4.- Tuviste el coraje de romper con todo tu pasado, con todas tus tradiciones. Y esto no te lo perdonaron nunca tus hermanos de raza y de fe. Pero tú entendiste mejor que nadie el universalismo de la salvación y de Jesús. Tu predicación chocaba con la de otros muchos hermanos. No les parecía ortodoxa, porque no respondía a sus esquemas culturales y mentales. Claro que esto te costó caro: te enviaron espías, y luego los azotes, flagelaciones, persecuciones, prisiones, acusaciones. Pero ni por eso te echaste atrás. Sabías que eras un elegido de Dios y que eras un enviado de Dios. Y eso era suficiente. Tu responsabilidad era con El y no con los hombres.

5.- Tú nos diste una visión de Iglesia maravillosa. Obsesionado con la unidad y la comunión de todos los hermanos en la fe, pero, a la vez, un obsesionado por la diversidad y la pluralidad de la Iglesia. Cada una de tus Iglesias era dista a la otra siendo todas una misma Iglesia. Es que tú no mirabas a la Iglesia con ojos de derecho canónico, sino con el amor y la comprensión de Jesús que fue capaz de dar la vida por todos. Y aunque tú no estuviste el día de Pentecostés, entendiste muy bien que el Espíritu nos hace hablar de una manera que “cada uno pueda entendernos en su propia lengua”.

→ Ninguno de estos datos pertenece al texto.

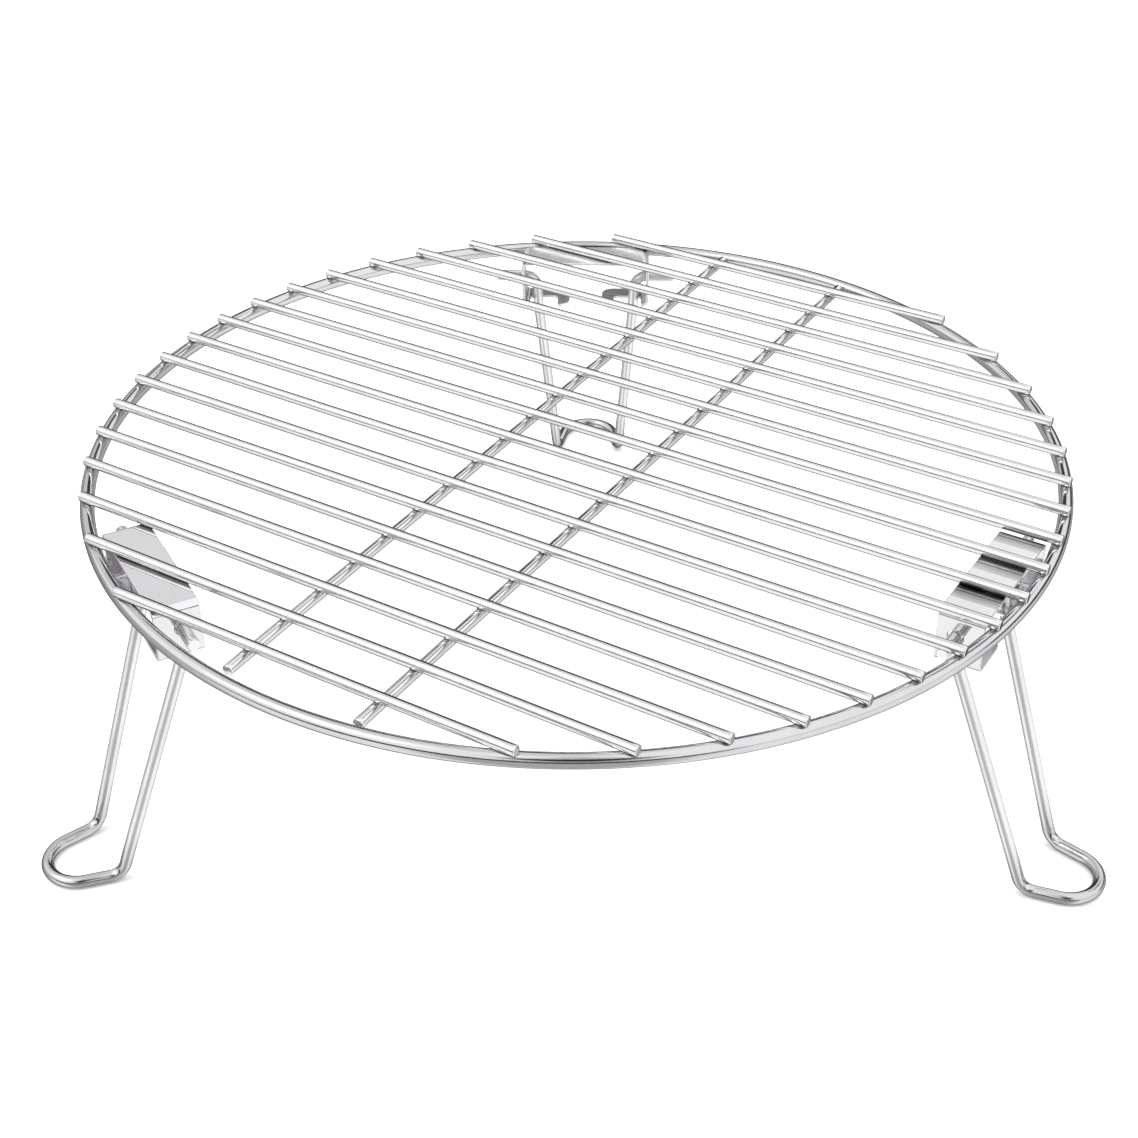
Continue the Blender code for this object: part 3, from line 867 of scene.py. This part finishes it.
low_sky = toward(level, (-0.98, -0.2, 0), 0.45, 0.9, 0.05, 0.50)
low_sky = sky_math("ADD", low_sky, toward(level, (0.999, 0.035, 0), 0.82, 0.92, 0.0, 0.70))
lift = sky_math("MULTIPLY", sky_range(brim, -0.04, 0.05, 0.0, 1.0), sky_math("SUBTRACT", bright, low_sky))
above = sky_math("ADD", low_sky, lift)
ground = toward(level, (-0.53, 0.85, 0), -0.1, 0.8, 0.94, 0.55)
ground = sky_math("MULTIPLY", ground, toward(level, (0.45, -0.89, 0), 0.80, 0.97, 1.0, 0.48))
ground = sky_math("MULTIPLY", ground, toward(level, (-0.98, -0.2, 0), 0.78, 0.96, 1.0, 0.55))
drop = sky_math("MULTIPLY", sky_range(height, -0.06, 0.0, 1.0, 0.0), sky_math("SUBTRACT", ground, above))
value = sky_math("ADD", above, drop)
value = sky_math("MULTIPLY", value, toward(where, DARK_PATCH, 0.955, 0.985, 1.0, 0.05))
value = sky_math("MULTIPLY", value, toward(where, BACK_PATCH, 0.981, 0.993, 1.0, 0.22))
gather = sky_nodes.new("ShaderNodeCombineColor")
for channel in gather.inputs:
    sky_links.new(value, channel)
sky_links.new(gather.outputs[0], sky.inputs["Color"])
sky.inputs["Strength"].default_value = 1.30

fill_light = bpy.data.lights.new("fill", "AREA")
fill_light.size = 4.0
fill_light.energy = 100.0
fill = bpy.data.objects.new("fill", fill_light)
fill.location = (0.0, 0.0, 3.2)
fill.visible_glossy = False
bpy.context.scene.collection.objects.link(fill)

softbox_light = bpy.data.lights.new("softbox", "AREA")
softbox_light.shape = "RECTANGLE"
softbox_light.size = 1.4
softbox_light.size_y = 0.9
softbox_light.energy = 14.0
softbox = bpy.data.objects.new("softbox", softbox_light)
softbox.location = (-1.1, -1.2, 2.1)
softbox.rotation_mode = "QUATERNION"
softbox.rotation_quaternion = (CENTRE - softbox.location).to_track_quat("-Z", "Y")
bpy.context.scene.collection.objects.link(softbox)

scene = bpy.context.scene
scene.view_settings.view_transform = "Standard"
scene.view_settings.look = "None"

# --- Camera ---------------------------------------------------------------------------------------
PHOTO_SIZE = 1138.0                      # the photo's width and the fitted lens, in its pixels
FOCAL_LENGTH = 1901.4476
SIGHT_X = 563.1555
EYE_UNIT = 0.175
EYE = Vector((-0.02549638, -0.24724640, 3.96968479)) * EYE_UNIT    # right, up and back from the hoop's centre
RIGHT = Vector((0.84891839, 0.52844486, -0.00914334))
UP = Vector((-0.29196425, 0.48330512, 0.82533208))
BACK = RIGHT.cross(UP)
lens = bpy.data.cameras.new("camera")
lens.sensor_width = 36.0
lens.lens = FOCAL_LENGTH / PHOTO_SIZE * lens.sensor_width
lens.shift_x = (PHOTO_SIZE / 2 - SIGHT_X) / PHOTO_SIZE
lens.clip_start = 0.01
lens.clip_end = 50
camera = bpy.data.objects.new("camera", lens)
scene.collection.objects.link(camera)
axes = Matrix((RIGHT, UP, BACK)).transposed()
camera.matrix_world = Matrix.Translation(CENTRE + axes @ EYE) @ axes.to_4x4()
scene.camera = camera
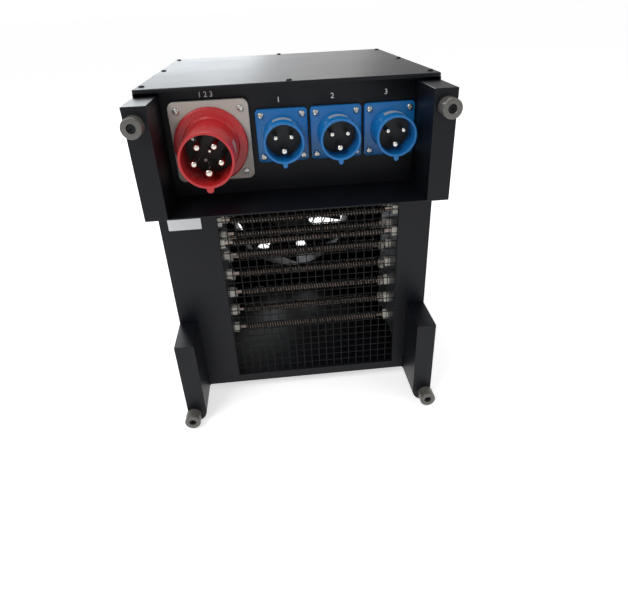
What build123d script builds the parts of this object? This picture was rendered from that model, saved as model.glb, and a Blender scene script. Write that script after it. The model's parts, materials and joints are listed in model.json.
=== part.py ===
from build123d import *
from math import cos, radians, sin
import os

# Generator load bank, in millimetres. X runs to the right as someone facing the inlets sees it,
# Y runs away from them to the fan side, Z is up. The origin is on the floor under the middle.

# cabinet
sheet = 2.0
body_width = 406.0
body_depth = 412.0
body_bottom = 18.0
lid_top = 507.0
lid_skirt = 5.0
lid_corner = 5.0
deck_under_lid = 150.0
panel_recess = 17.0
rail_leg = 18.0

# corner posts and their buffers
post_width = 30.0
post_reach = 70.0
post_under_lid = 9.0
lower_post_top = 151.0
leg_corner = 20.0
crotch_radius = 5.0
buffer_d = 25.0
buffer_length = 19.3
buffer_bore_d = 11.0
buffer_bore_depth = 9.0
buffer_head_d = 10.0
buffer_head_h = 6.0
upper_buffer_inset = 12.5
upper_buffer_under_lid = 30.5
lower_buffer_inset = 9.0
lower_buffer_z = 15.0

# opening and welded mesh in front of the heating bank
opening_left = -120.0
opening_right = 153.0
opening_bottom = 33.0
opening_under_deck = 13.0
mesh_pitch = 13.0
mesh_wire = 1.6
mesh_lap = 8.0

# heating bank
element_d = 14.0
element_tab_length = 12.0
element_tab_width = 5.0
element_tab_t = 1.5
bush_length = 8.0
bush_depth = 12.0
bush_height = 14.0
element_row_pitch = 36.0
front_column_inset = 17.5
middle_column_inset = 57.0
rear_column_inset = 105.0
front_row_under_deck = 42.0
middle_row_under_deck = 44.0
rear_row_under_deck = 72.0
front_rows = 2
middle_rows = 7
rear_rows = 6
plate_margin = 17.0
plate_gap = 2.0
plate_flange = 15.0

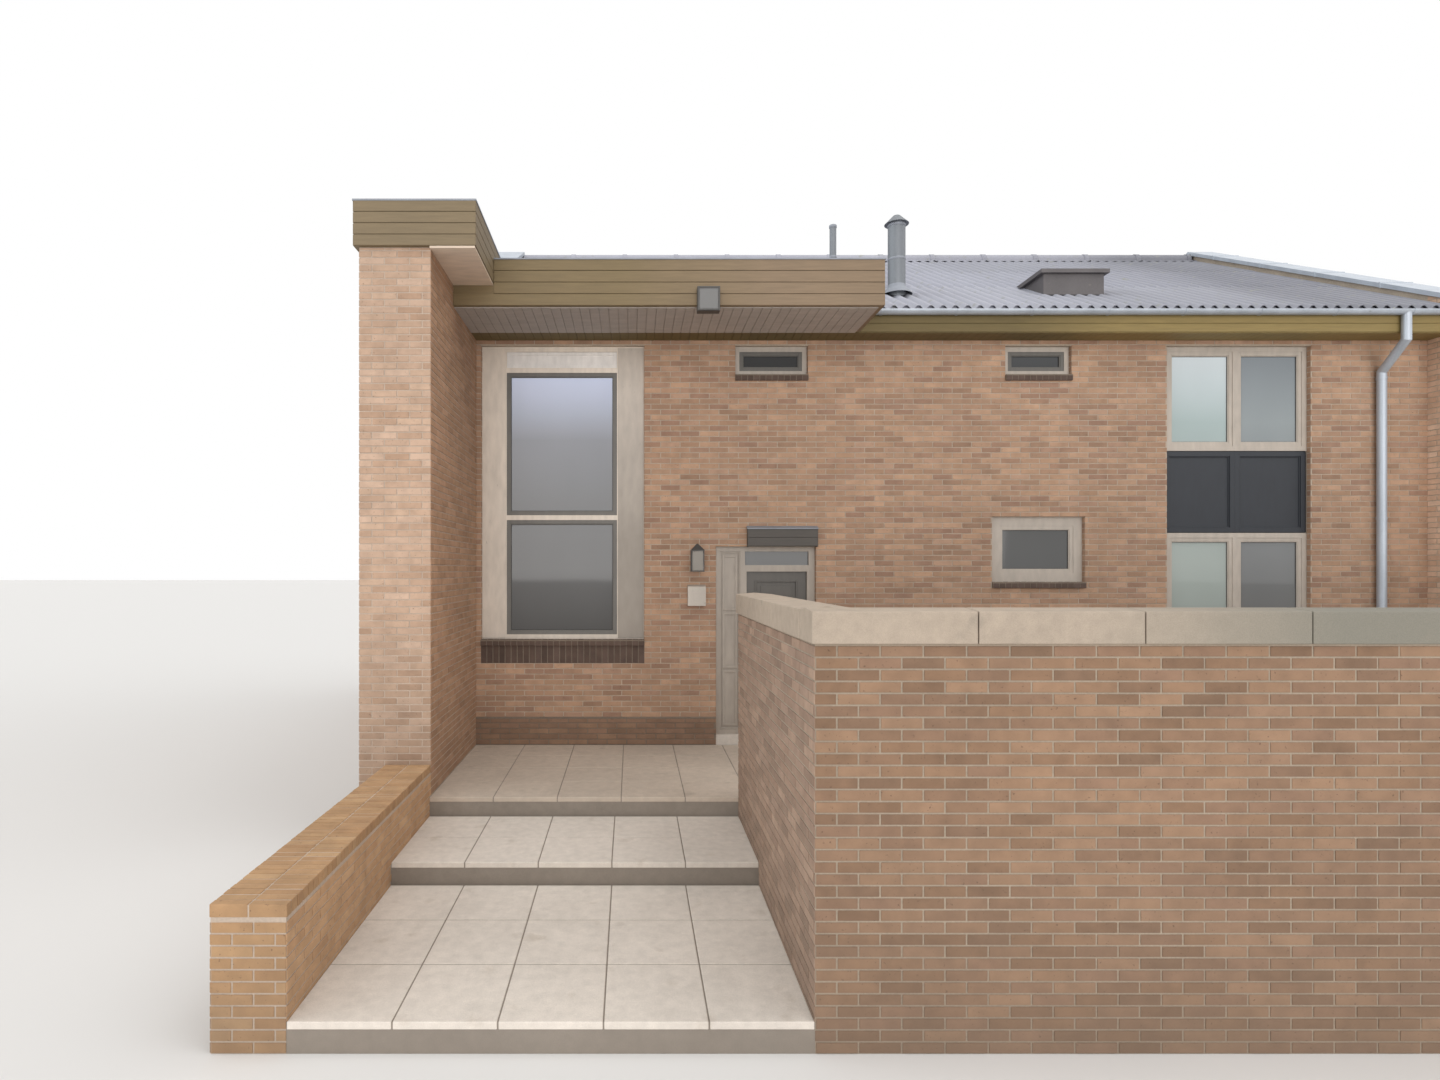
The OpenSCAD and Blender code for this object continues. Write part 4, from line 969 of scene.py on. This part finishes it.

6.- Bueno, Pablo, me encanta hablar contigo, aunque sea por carta, porque te veo tan grande y tan maravilloso que tu vida es todo un Evangelio viviente. Me gustaría recordarte frases que tú escribiste, sobre todo en este año que el Papa quiere que lo dediquemos como “Año Paulino”. Felicidades, Pablo, porque ahora sí que eres de los nuestros y te queremos. ¿No ves cómo leemos aún hoy tus cartas casi todos los domingos?

Sé que es un atrevimiento el mío, pero me quiero despedir de ti pidiéndote tu espíritu, y sintiéndome tu hermano.